What Sales Pipeline Automation Actually Looks Like in Practice
Automation does not mean replacing your salespeople with robots. It means eliminating the repetitive, low-value tasks that drain their energy and attention away from genuine relationship-building. Think about the tasks that consume a typical sales day: logging call notes, scheduling follow-up reminders, sending introductory email sequences, updating deal stages, and notifying managers when a deal has gone cold. Every one of these tasks can be automated with modern CRM platforms like HubSpot, Salesforce, Zoho, or Pipedrive — tools that are now well within the budget reach of small and medium businesses.
Consider a boutique marketing agency with a team of three salespeople. Before automation, each rep was spending roughly ninety minutes per day on administrative pipeline tasks — that is four and a half hours of combined selling time lost daily to data entry and manual scheduling. After implementing a basic CRM automation workflow, those same reps recovered nearly an hour each per day. They redirected that time into additional discovery calls and personalised outreach. Within two quarters, the agency increased its close rate by 22 percent — not because their pitch improved, but because their follow-up became airtight and timely. The product had not changed. The process had.
Ask yourself honestly: how many deals in your current pipeline have not been touched in over two weeks? If you do not know the answer off the top of your head, that uncertainty itself is the problem automation solves. Automated deal-aging alerts flag stale opportunities before they die. Automated task assignment ensures that when a prospect opens a proposal three times in one afternoon, your rep gets notified immediately and can strike while the interest is hot. These are not futuristic capabilities — they are available right now, and they are being used by your competitors whether you realise it or not.
Building a Smarter Pipeline Without Losing the Human Touch
One of the most common concerns SME owners raise about automation is losing the personal warmth that differentiates a small business from a faceless corporation.
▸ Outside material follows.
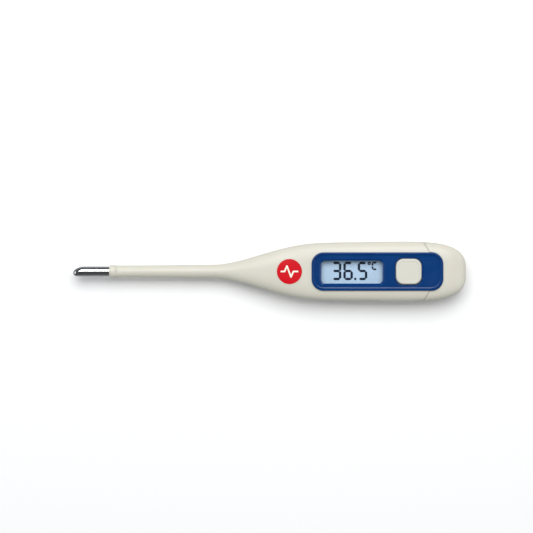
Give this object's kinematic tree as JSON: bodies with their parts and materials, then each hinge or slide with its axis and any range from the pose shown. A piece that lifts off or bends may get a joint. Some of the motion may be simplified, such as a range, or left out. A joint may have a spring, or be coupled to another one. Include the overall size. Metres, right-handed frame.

It is a valid concern — and a completely surmountable one. The key is automating the process framework while keeping human judgment at the centre of relationship moments. Automation should handle scheduling, reminders, data capture, and routine nurture sequences. Your salespeople should handle needs analysis conversations, negotiation, objection handling, and closing. When you divide responsibilities this way, you actually elevate the quality of human interaction rather than diminishing it, because your team arrives to every meaningful conversation prepared, informed, and on time.
There is also a powerful forecasting advantage that SMEs rarely discuss. When your pipeline data is clean, current, and automated, your revenue forecasts become genuinely reliable. You stop guessing how much revenue to expect next quarter and start planning with confidence. That confidence enables smarter decisions: when to hire, when to invest in marketing, when to expand your service offering, and when to conserve cash. For a small or medium business where every financial decision carries real weight, accurate forecasting is not a luxury — it is a strategic lifeline.
Your Next Step Starts Today
Automating your sales pipeline is not an IT project reserved for enterprises with dedicated development teams. It is a practical, accessible strategy that any SME owner can begin implementing this week. Start small: audit your current pipeline for deals that have gone cold, map out your ideal follow-up sequence, and choose one CRM tool to centralise your process. Even basic automation — an automatic follow-up email three days after a proposal is sent, or a task reminder when a deal sits idle for seven days — will produce measurable results within your first month.
The businesses that will thrive over the next decade are not necessarily those with the largest teams or the biggest budgets. They are the ones that operate with precision, move quickly, and never let a valuable opportunity slip through the cracks because of a missed reminder. Your pipeline is your future revenue. Protect it, automate it, and watch what happens when your team can finally focus entirely on selling. The tools are ready. The only question is: are you?